Except when you go train when you’re body is like WTF? Or you get on the scale and realize that you are putting on weight or ..

And so you swear to not over eat the next day, But now you’re on a frigging yo-yo of a sugar high followed by a sugar crash. And your body KNOWS how good it felt when you gave it the simple sugars and there is no way it’s going to suffer through the salad and the nuts and the chicken, no way.

And this can go on for weeks. And it takes this superhuman effort of will to get back on the balanced plan.

And so you have a super bowl party with your friends and you gorge on the cheese and the bread and the sweets, and you’re like: This feels good. And you can’t stop eating these simple processed carbohydrates.  Until finally your wife hands you a healthy meal and you realize that this feels so much better.
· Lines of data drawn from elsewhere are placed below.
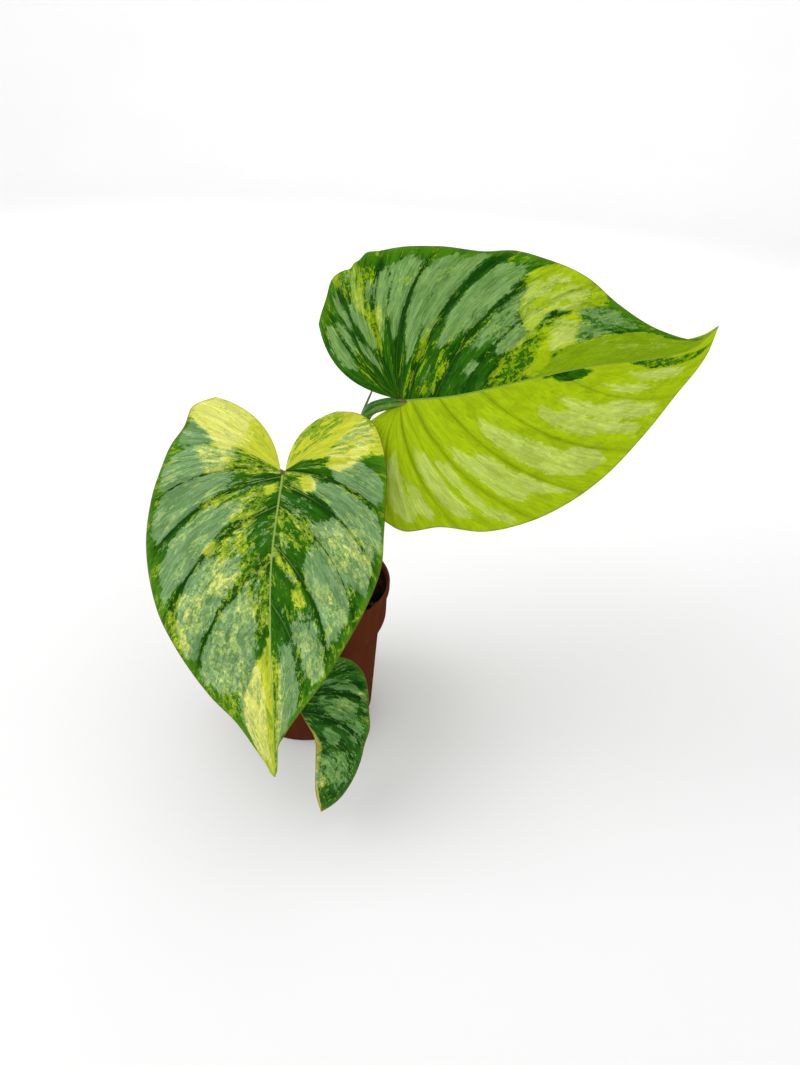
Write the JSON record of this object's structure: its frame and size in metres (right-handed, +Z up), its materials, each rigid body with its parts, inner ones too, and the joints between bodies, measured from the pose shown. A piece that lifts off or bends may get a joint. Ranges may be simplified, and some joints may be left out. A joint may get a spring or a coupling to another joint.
{
  "type": "potted variegated philodendron mamei",
  "caption": "Potted aroid with large quilted heart-shaped leaves, variegated in silver, green and yellow, on tall stalks in a round plastic nursery pot.",
  "frame": {"origin": "on the pot's axis, at the middle of its flat underside", "axes": "+Z up along the pot's axis, -Y towards the viewer that the front leaf faces, +X to the viewer's right"},
  "size_m": [0.3416, 0.2207, 0.3423],
  "materials": {
    "pot_plastic": "satin moulded plastic",
    "potting_soil": "crumbly and moist",
    "stem_bark": "ringed, waxy",
    "stalk_green": "waxy, finely speckled",
    "dried_sheath": "papery, dry",
    "leaf_silver": "waxy leaf, silver and cream marbling",
    "leaf_lime": "waxy leaf, half lime yellow",
    "leaf_dark": "waxy leaf, dark green with silver flecks"
  },
  "bodies": {
    "root": {"pot": "pot_plastic", "soil": "potting_soil", "rhizome": "stem_bark", "petiole_a": "stalk_green", "petiole_b": "stalk_green", "petiole_c": "stalk_green", "sheath": "dried_sheath", "leaf_a": "leaf_silver", "leaf_b": "leaf_lime", "leaf_c": "leaf_dark"}
  },
  "joints": []
}
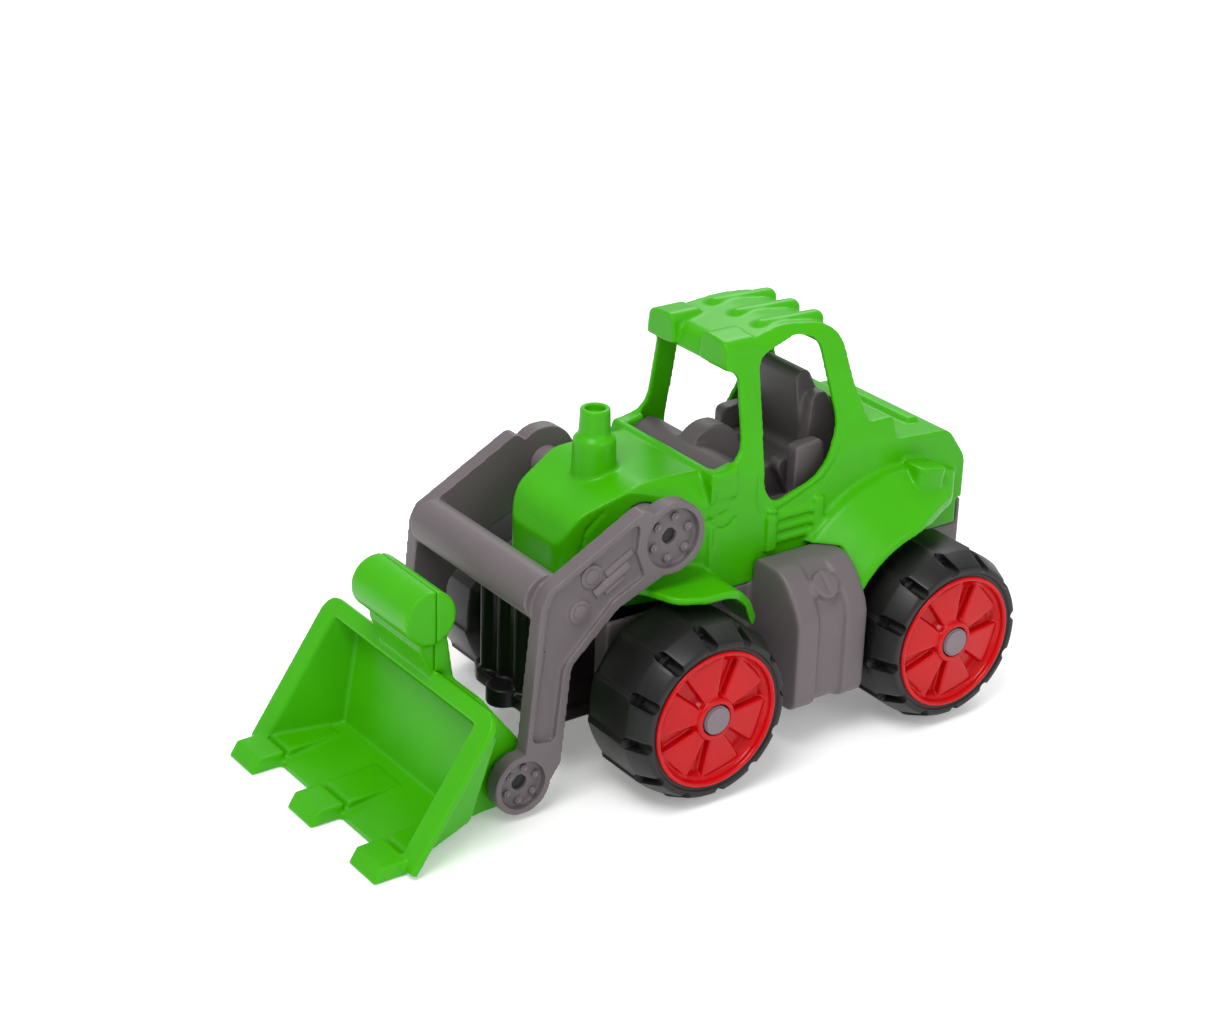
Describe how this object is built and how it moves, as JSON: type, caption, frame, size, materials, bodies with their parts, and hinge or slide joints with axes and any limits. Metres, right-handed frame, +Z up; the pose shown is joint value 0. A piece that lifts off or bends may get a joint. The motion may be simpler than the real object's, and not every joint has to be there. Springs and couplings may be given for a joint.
{
  "type": "toy front loader",
  "caption": "Toy wheel loader with an open cab, a lifting arm frame, a toothed tipping bucket and free-rolling wheels.",
  "frame": {"origin": "centre of the overall footprint, on the ground under the tyres", "axes": "+Z up, -Y the way the bucket faces, +X the loader's left side"},
  "size_m": [0.1562, 0.3, 0.169],
  "materials": {
    "chassis_grey": "fine moulded satin",
    "nose_black": "satin",
    "cockpit_grey": "satin",
    "body_green": "semi-gloss moulded",
    "frame_grey": "fine moulded satin",
    "bucket_green": "semi-gloss moulded",
    "sleeve_grey": "satin",
    "steel_rod": "bright",
    "cap_grey": "satin",
    "tyre_black": "satin",
    "rim_red": "gloss"
  },
  "bodies": {
    "loader": {"chassis": "chassis_grey", "front_nose": "nose_black", "cockpit": "cockpit_grey", "body_shell": "body_green", "pivot_sleeve": "sleeve_grey", "body_screws": "steel_rod"},
    "lift": {"lift_frame": "frame_grey", "lift_shaft": "steel_rod", "bucket_shaft": "steel_rod"},
    "scoop": {"bucket": "bucket_green", "bucket_back": "bucket_green"},
    "front_axle_set": {"front_axle": "steel_rod", "hub_cap_front_left": "cap_grey", "hub_cap_front_right": "cap_grey"},
    "rear_axle_set": {"rear_axle": "steel_rod", "hub_cap_rear_left": "cap_grey", "hub_cap_rear_right": "cap_grey"},
    "wheel_front_left": {"tyre_front_left": "tyre_black", "rim_front_left": "rim_red"},
    "wheel_front_right": {"tyre_front_right": "tyre_black", "rim_front_right": "rim_red"},
    "wheel_rear_left": {"tyre_rear_left": "tyre_black", "rim_rear_left": "rim_red"},
    "wheel_rear_right": {"tyre_rear_right": "tyre_black", "rim_rear_right": "rim_red"}
  },
  "joints": [
    {"name": "lift", "type": "hinge", "parent": "loader", "child": "lift", "pos_m": [0, -0.0115, 0.1025], "axis": [-1, 0, 0], "range_deg": [-2, 72]},
    {"name": "bucket_tilt", "type": "hinge", "parent": "lift", "child": "scoop", "pos_m": [0, -0.0785, 0.0155], "axis": [1, 0, 0], "range_deg": [-12, 60]},
    {"name": "front_axle_spin", "type": "hinge", "parent": "loader", "child": "front_axle_set", "pos_m": [0, -0.01, 0.0375], "axis": [1, 0, 0], "continuous": true},
    {"name": "rear_axle_spin", "type": "hinge", "parent": "loader", "child": "rear_axle_set", "pos_m": [0, 0.112, 0.0375], "axis": [1, 0, 0], "continuous": true},
    {"name": "front_left_wheel_spin", "type": "hinge", "parent": "loader", "child": "wheel_front_left", "pos_m": [0.0588, -0.01, 0.0375], "axis": [1, 0, 0], "continuous": true},
    {"name": "front_right_wheel_spin", "type": "hinge", "parent": "loader", "child": "wheel_front_right", "pos_m": [-0.0588, -0.01, 0.0375], "axis": [1, 0, 0], "continuous": true},
    {"name": "rear_left_wheel_spin", "type": "hinge", "parent": "loader", "child": "wheel_rear_left", "pos_m": [0.0588, 0.112, 0.0375], "axis": [1, 0, 0], "continuous": true},
    {"name": "rear_right_wheel_spin", "type": "hinge", "parent": "loader", "child": "wheel_rear_right", "pos_m": [-0.0588, 0.112, 0.0375], "axis": [1, 0, 0], "continuous": true}
  ]
}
It’s like going on a drinking binge and then going sober.

Every hour of every day you’re in this constant war with your body that just wants to eat high calorie foods to make the hunger go away while you have to teach your body patience and the virtue of eating a lot of the good stuff because the high calorie stuff is just a quick fix that goes bad fast.

So no, eating while training for an endurance event is not fun. It’s this never-ending war with a body that just wants the hunger to go away.